The heart of this guitar however is its sound when you crank the amp and let this guitar open up. The tone is pure, and singing with sustain for days thanks to the neck through design, and the graphite reinforced three piece neck, which results in one of the most stable necks I have ever had the pleasure of playing. The fast neck profile is thin and quick to play on, but with enough girth to it that it never got uncomfortable. The tone was tight, and heavy as possible, with lots of note definition, and clarity. Drop tuned chords spoke with a dark and booming grunt, solos sang with a brilliant almost vocal quality, and you could even get away with playing full open position chords without the sound getting overly muddy or dark if you had the gain dropped a little bit.
This model is also available with a 4A quilt maple top in the SLATTXMGQ3-6, and while they look visually quite different, tonally they have a very similar flavor. The only real tonal difference is a slightly brighter attack in the Quilt maple version.
However, there is a much different version of this guitar, with the Floyd Rose equipped version, which is available in gloss black as the SLATXMG3-6, and with a sunburst finished Quilt maple top in the SLATXMGQ3-6. The inclusion of a Floyd totally changes the voice of this guitar, giving it a lot more mid range punch and growl, not to mention allowing you to do monstrous dive bombs and up bends. The clean tone is still there, with all of the clarity and bright biting tone that the string thru version possessed.
Dirty however, and this guitar possesses quite a different voice than its brother, with that extra mid range growl this guitar suddenly becomes a screamer. The power of a Floyd rose always takes the typical guitar, and gives it super powers, suddenly you can bend notes up a fourth, a fifth, well as high as you want if you don’t mind breaking strings. Power chords now bark out, single notes scream off the fretboard, and yet, the smoothness never leaves this instrument, this guitar is powerful.
The quilt top version of this guitar, renamed the SLATTXMGQ3-6 has slightly different voice than its gloss black brother, with the mid range heavy voice, now shifting into a more upper mid range area, and the bottom end of the guitar now possessing a slightly darker character. I still liked this version mind you, as it sounded glassier, and a little more refined. But lets not forget the beast that lays at the end of this review, the SLATTXMG3-7 7 String.
Now I want this to be mentioned before I start, I don’t play a ton of 7 string, anytime I’ve ever needed to go that low, I just use a baritone guitar. So to me, these two ranges have always existed on separate instruments, and have been treated as such. So suddenly not having that minor third after the D was a little wonky, and being able to move from my E down to a low B or even a low A, that was a strange feeling. However the one thing that felt like home to me was the EMG 707 pickups, as they have a very clear and even voice to them. The scale length was also a little different and foreign to me, as it was a strange scale length at 26.5 which is somewhere between a baritone and a standard fender length. This meant that when I tuned the B down to A to get huge, metal power chords, the string didn’t feel floppy or weird.

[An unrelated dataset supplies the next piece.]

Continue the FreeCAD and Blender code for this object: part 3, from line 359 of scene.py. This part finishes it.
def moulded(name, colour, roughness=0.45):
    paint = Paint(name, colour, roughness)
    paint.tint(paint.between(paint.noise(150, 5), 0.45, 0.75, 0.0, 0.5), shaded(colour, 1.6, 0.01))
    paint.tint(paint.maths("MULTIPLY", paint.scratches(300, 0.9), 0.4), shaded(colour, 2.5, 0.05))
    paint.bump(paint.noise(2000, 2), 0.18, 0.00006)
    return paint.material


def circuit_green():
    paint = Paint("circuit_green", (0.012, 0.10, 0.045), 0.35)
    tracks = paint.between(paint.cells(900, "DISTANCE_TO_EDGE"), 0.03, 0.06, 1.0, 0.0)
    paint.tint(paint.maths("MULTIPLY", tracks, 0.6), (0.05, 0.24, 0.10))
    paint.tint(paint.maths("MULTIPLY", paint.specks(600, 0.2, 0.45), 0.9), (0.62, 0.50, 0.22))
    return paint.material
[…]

The compound radius was far more helpful and noticeable on this model than it was on the other variants of the guitar, which I chalk up to the fact that this guitars neck is just that little bit wider. The sustain on this guitar was still amazing, and the dark voice of this guitar really helped to accentuate the darker things that tend to get played on a 7 string.
chording on this guitar felt a little weird to me, but after a bit it started to feel pretty natural, and the chords still rung out with a clear, articulate voice. Moving up the neck to that nice flatter area, it is readily apparent how quick you really can play on a guitar like this. Distorted, this guitars voice is massive, sheer metal obnoxiousness. I was able to play straight ahead rock on most of the neck, and if I wanted to dip into some old Korn riffs, or more modern djent stylings, it was all there for the taking.

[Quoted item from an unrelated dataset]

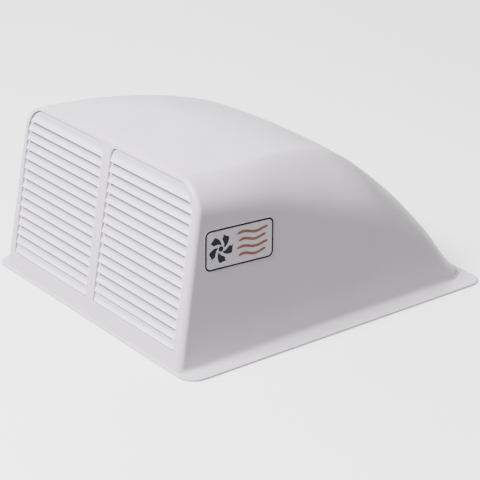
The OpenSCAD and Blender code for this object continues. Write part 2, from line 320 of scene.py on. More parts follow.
def half_section(y, side_in, roof_in):
    """Half of the cross-section at y, from the foot of the wall to the roof's centre line."""
    top = along(ROOF_LINE, y) - roof_in * steepness(y)
    h = along(EDGE_LINE, y, 2) - roof_in
    r = along(EDGE_LINE, y, 1) - side_in
    base = top - h
    low = 0.0 if base >= 0 else math.asin(clamp(-base / h))
    crown = crown_at(y, top)
    points = [(side_x(0) - side_in - r * (1 - math.cos(low)), 0.0)]
    skip = 0 if base > 0 else 1
    for i in range(ARC_STEPS + 1):
        a = low + (math.pi / 2 - low) * (i + skip) / (ARC_STEPS + skip)
        z = base + h * math.sin(a)
        x = side_x(z) - side_in - r * (1 - math.cos(a))
        points.append((x, z + crown * math.sin(a) ** 4 * (1 - (x / BASE_HALF) ** 2)))
    edge_x = points[-1][0]
    for i in range(1, ROOF_STEPS + 1):
        x = edge_x * (1 - i / ROOF_STEPS)
        points.append((x, top + crown * (1 - (x / BASE_HALF) ** 2)))
    return points


def lean_at(run):
    """How far a row leans forwards for each millimetre up: as the rear wall, and less towards the front."""
    return math.tan(REAR_LEAN) * (1 - run / ROOF_RUN)


def ring(run, side_in, roof_in):
    """One row of points over the hood, from the foot of the right wall to that of the left wall."""
    guess = half_section(run + ROOF_LINE[0][1] * lean_at(run), side_in, roof_in)
    half = []
    for i, p in enumerate(guess):
        q = half_section(run + p[1] * lean_at(run), side_in, roof_in)[i]
        half.append((q[0], REAR_Y + run + q[1] * lean_at(run), q[1]))
    return half + [(-x, y, z) for x, y, z in reversed(half[:-1])]


CAVITY_START = WALL_T / math.cos(REAR_LEAN)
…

There is also a maple top version of the 7 string, called the SLATTXMGQ3 with its very handsome trans black finish, sounds just amazing, as adding that extra high end zing to an instrument with a darker voice really helps to accentuate its entire range. I was able to keep from sounding bass heavy even when I tuned the whole guitar down, even as far as two whole steps down, and never once did the guitar start to sound muddy or bass heavy.
Clean tones were janglier, with a more twangy edge to them, low note chords ringing out with piano like sustain. In a distorted setting, the maple topped 7 string roared out, with a thick, searing tone. The darker voice of the guitar that was present before, now with a tangy upper midrange, and even a little high end sizzle helping to pull this guitar up into a really focused midrange seat.
The Slat series is astounding, all of the models in the line are comfortable, the distinctive headstock shape looks really cool, and the finishes are a cool dash of classic Jackson, and modern metal flair. I could list reasons off for days why these models deserve their score, but I think my writing, and the numerous youtube videos Jackson released for these guitars speak for themselves, even if the guitarist screws up here and again. At the end of the day though, any metal guitarist, rock guitarist, or anyone just looking for a guitar to put in their stable with a distinctive voice, the new Jackson Slat series earns an easy 10 out of 10.